Sedangkan, raksasa lebih mewakili sosok makhluk gaib bertubuh besar dengan kemampuan kekuatan mistis yang dapat mengubah wujud. Di nusantara makhluk ini diwakili oleh sosok Arca Gupolo. Buto juga memiliki kemampuan untuk berubah wujud, tetapi jenis makhluk buto lebih identik dengan jelmaan roh manusia yang meninggal dengan tidak wajar, biasanya makhluk ini juga menghuni tempat-tempat tertentu seperti makam, pohon, ataupun bangunan-bangunan kosong. Raksasa tak ubahnya seperti “ras manusia super” yang cenderung mendapatkan kekhususan dalam ukuran tubuh yang besar.
Dalam cerita Ramayana maupun Mahabrata dapat ditemukan sosok-sosok raksasa yang berpihak pada kebaikan seperti Wibisana dan Gatotkaca, ada pula dari jenis mereka yang berpihak pada kejahatan seperti Rahwana, Kumbhakarna (saudara Rahwana), Hidimba, Bakashura, Kirmira, Jatasur, dan Alamvusha. Pahlawan Gatotkaca juga dikisahkan sebagai putra dari Bima yang menikahi wanita raksasa bernama Hidimbi (saudari Hidimba). Dibandingkan dengan buto, raksasa adalah makhluk yang mampu difigurkan sebagai ras “berperadaban”, terbukti dengan adanya kepercayaan Hindu mengenai kerajaan kaum raksasa bernama Alengka yang diperintah oleh Rahwana.
Hingga kini masih ditemukan kepercayaan bahwa Kerajaan Alengka dahulu merupakan Sri Lanka di masa modern. Moyang pertama dari ras orang Sri Lanka diyakini sebagai orang Arya yang datang ke pulau itu (Murray, 2009: 9).20 Penghuni awal Sri Lanka terdiri atas beberapa suku seperti Yakkas, Nagas, dan yang terakhir ialah suku Raksasa.
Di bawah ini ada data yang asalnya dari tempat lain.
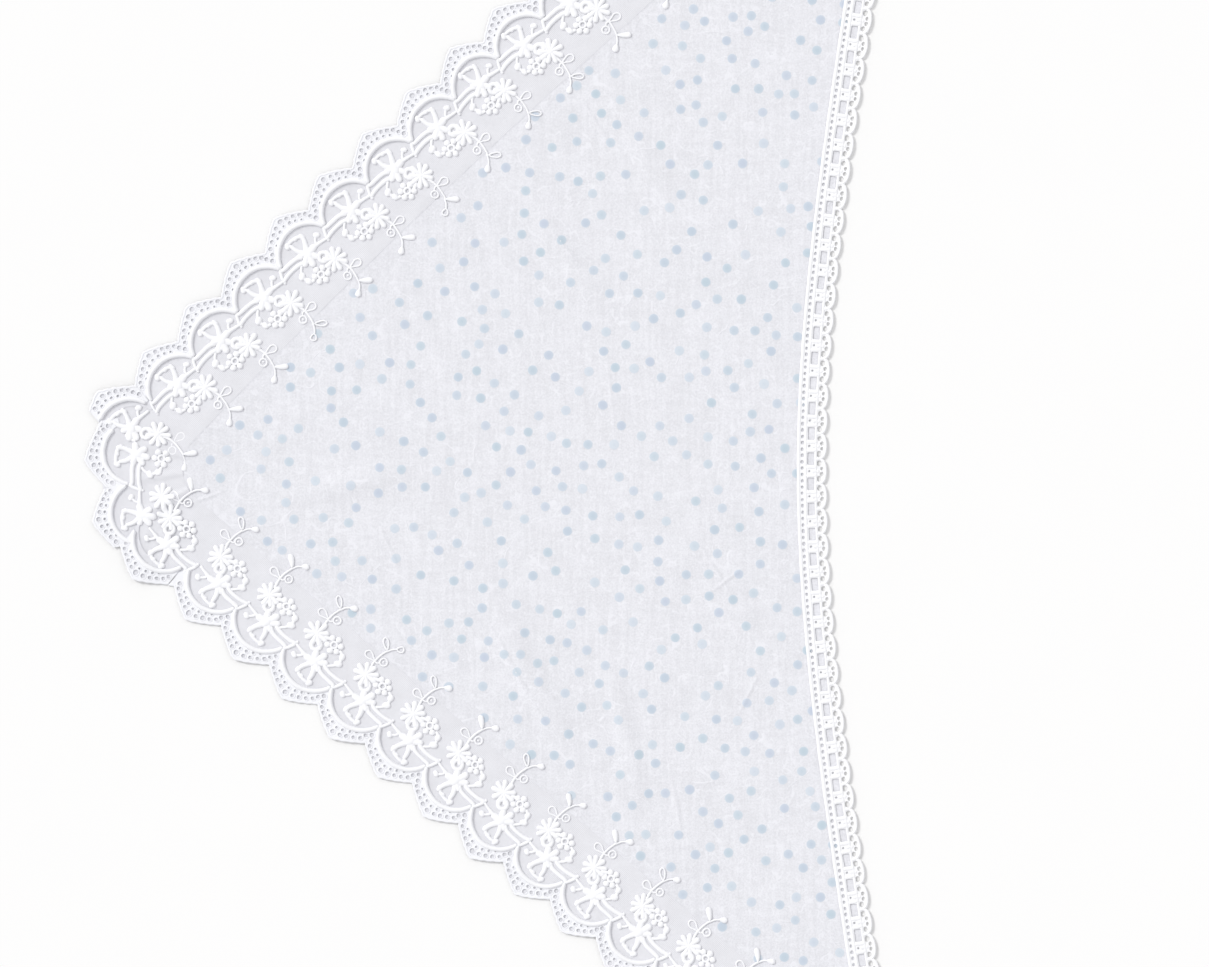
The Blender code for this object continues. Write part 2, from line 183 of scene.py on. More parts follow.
# The chart of one repeat of the wide lace
STEP = 0.00042
NOTCH_INWARD = SCALLOP_DEPTH / STEP
REPEAT = SCALLOP_PITCH / STEP
HALF_REPEAT = 0.5 * REPEAT
ARCH_MIDDLE = 51.3
ARCH_RADIUS = 32.0
ARCH_SPREAD = 70.0
CORDS = (  # name, points as (forward, inward), widths from start to end in steps, height in mm
    ("bar", ((30.2, 39.4), (33.6, 43.4), (37.4, 51.0)), (4.2, 3.8, 3.8), 0.80),
    ("outer stem", ((6.5, 48.6), (9.8, 45.8), (14.5, 44.2), (21, 43.6), (28.7, 43.2), (32.5, 42.2)),
     (5.4, 5.0, 4.8), 0.85),
    ("inner stem", ((3.5, 57.0), (8, 54.3), (14.2, 51.4), (21, 50.3), (29.8, 50.3), (38.6, 52.0)),
     (5.4, 5.0, 4.8), 0.85),
    ("knob", ((36.7, 50.6), (37.8, 55.0)), (4.0, 3.6), 0.60),
    ("side twig", ((-24.0, 51.6), (-17.0, 50.1), (-10, 48.8), (-3.5, 49.4)), (3.2, 3.8, 5.0, 6.4), 0.78),
    ("hook", ((-12.2, 49.3), (-12.9, 46.4), (-14.9, 43.9), (-17.6, 42.3)), (3.2, 3.0), 0.60),
    ("left horn", ((0.2, 47.5), (-3.3, 41.5), (-5.7, 36.8), (-6.5, 32.0)), (7.8, 5.8, 5.0), 0.88),
    ("horn arc", ((-6.4, 32.8), (-3.2, 30.2), (1.2, 28.9), (5.6, 28.4), (9.0, 28.8)), (4.4, 4.0, 4.0), 0.70),
    ("right horn", ((2.6, 47.5), (6.0, 41.0), (7.4, 36.0), (7.6, 31.0)), (7.4, 5.6, 4.6), 0.88),
    ("spur", ((7.4, 32.8), (8.8, 31.0), (10.0, 28.8)), (4.4, 3.8), 0.70),
    ("left petal", ((1.5, 49.5), (-4.6, 48.7), (-11.4, 48.0)), (6.4, 8.4, 7.4), 0.95),
    ("low left petal", ((0.6, 49.0), (-2.2, 54.5), (-4.6, 60.2)), (6.6, 8.0, 7.0), 0.92),
    ("low petal", ((1.0, 49.0), (3.4, 55.8), (5.6, 63.0)), (6.6, 8.2, 7.6), 0.98),
    ("low right petal", ((1.0, 49.0), (6.8, 52.6), (12.6, 56.2)), (6.6, 8.0, 7.0), 0.96),
    ("top right petal", ((1.0, 49.6), (5.8, 46.4), (10.8, 44.4)), (6.6, 7.6, 6.2), 0.92),
    ("link", ((-6.0, 73.4), (-2.2, 75.6), (1.2, 76.6)), (4.8, 4.2), 0.66),
    ("bud twig", ((14.2, 53.4), (18.4, 56.8), (21.4, 60.6)), (3.6, 3.2), 0.60),
    ("bud neck", ((22.2, 63.4), (21.2, 68.0)), (4.0, 3.8), 0.60),
    ("bud link", ((20.4, 71.4), (14.6, 73.4)), (3.6, 3.8), 0.60),
    ("sprig stem", ((-14.2, 79.0), (-15.8, 86.0), (-16.3, 91.6), (-15.6, 98.0), (-14.3, 103.0),
                     (-12.9, 107.2)), (3.8, 2.8, 2.5, 2.4), 0.60),
    ("end twig", ((-13.6, 104.8), (-10.6, 110.4), (-6.4, 114.2)), (2.3, 2.2), 0.52),
    ("curl twig", ((-16.3, 90.6), (-13.4, 90.6), (-11.6, 92.4)), (2.3, 2.1), 0.50),
)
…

Kemungkinan yang terkuat tampaknya BrawijayaV juga turut memperistri seorang wanita asal Sri Lanka sebagaimana ia juga memiliki selir-selir yang berasal dari luar nusantara seperti Campa dan China. Maka sebutan “raksasi” yang disematkan pada Endang Sasmito lebih merujuk kepada identifikasi ras maupun ukuran tubuh yang kemungkinan lebih tinggi dan besar daripada kebanyakan orang-orang nusantara.
Ketiga selir Brawijaya V itu selain memiliki latar belakang asal tempat yang berbeda-beda juga memiliki keragaman sifat, adapun di antaranya terdapat selir yang kuat dan ada pula selir yang paling dicintai sang penguasa Majapahit. Dikisahkan bahwa Brawijaya V sangat mencintai selirnya yang bernama Putri China. Lantaran sikapnya itu, selirnya yang bernama Andarawati asal Campa merasa sangat marah. Melalui intrik-intrik yang dilaluinya, akhirnya Andarawati berhasil membuat Brawijaya V melengserkan kedudukan Putri China sebagai salah satu selir kesayangannya akibat kecemburuan yang dirasakan oleh selir asal Campa tersebut.
Dalam novel sejarah karangan Sindhunata (2007: 26) diceritakan bahwa Brawijaya V memanggil patihnya dan memerintahkan agar Putri China diserahkan kepada Arya Damar, salah satu anaknya yang diangkatnya menjadi Adipati Palembang. Waktu itu Arya Damar sedang berada di Pelabuhan Gresik menunggu perahu yang akan membawanya ke Palembang.
Lewat patihnya, raja juga menitipkan sepucuk surat untuk anaknya. Arya Damar menerima anugerah ayahnya dengan gembira kemungkinan Putri China memiliki kecantikan yang memukau. Bunyi surat itu adalah bahwa Putri China dilengserkan sebagai selir untuk kemudian menjadi istri Arya Damar, tetapi berhubung baru mengandung anak Brawijaya maka tidak diizinkan menidurinya hingga ia melahirkan (Sukamto, 2015: 240).
Interpretasi dalam novel tersebut memang tidak sepenuhnya dapat dipastikan nilai validnya, tetapi melihat dari akar kisah sejarah yang kemudian dielaborasi oleh penulisnya sangat memungkinkan adanya kebenaran berdasarkan faktor-faktor pokok mengenai kisah pelengseran Putri China hingga dilimpahkannya pada Arya Damar.
20 Sebagian ada yang menolak pendapat ini dengan skeptisisme atas identifikasi Alengka dalam epos Ramayana sebagai “Sri Lanka” di masa modern. Alengka tampaknya tidak merujuk pada sebuah letak geografis yang nyata. Belum lagi keyakinan bahwa moyang orang Sri Lanka adalah orang Indo-Eropa (Arya) yang dinilai lemah karena kurangnya bukti arkeologi maupun kebahasaan seperti dalam pendapat Jonah Blank (1992: 226).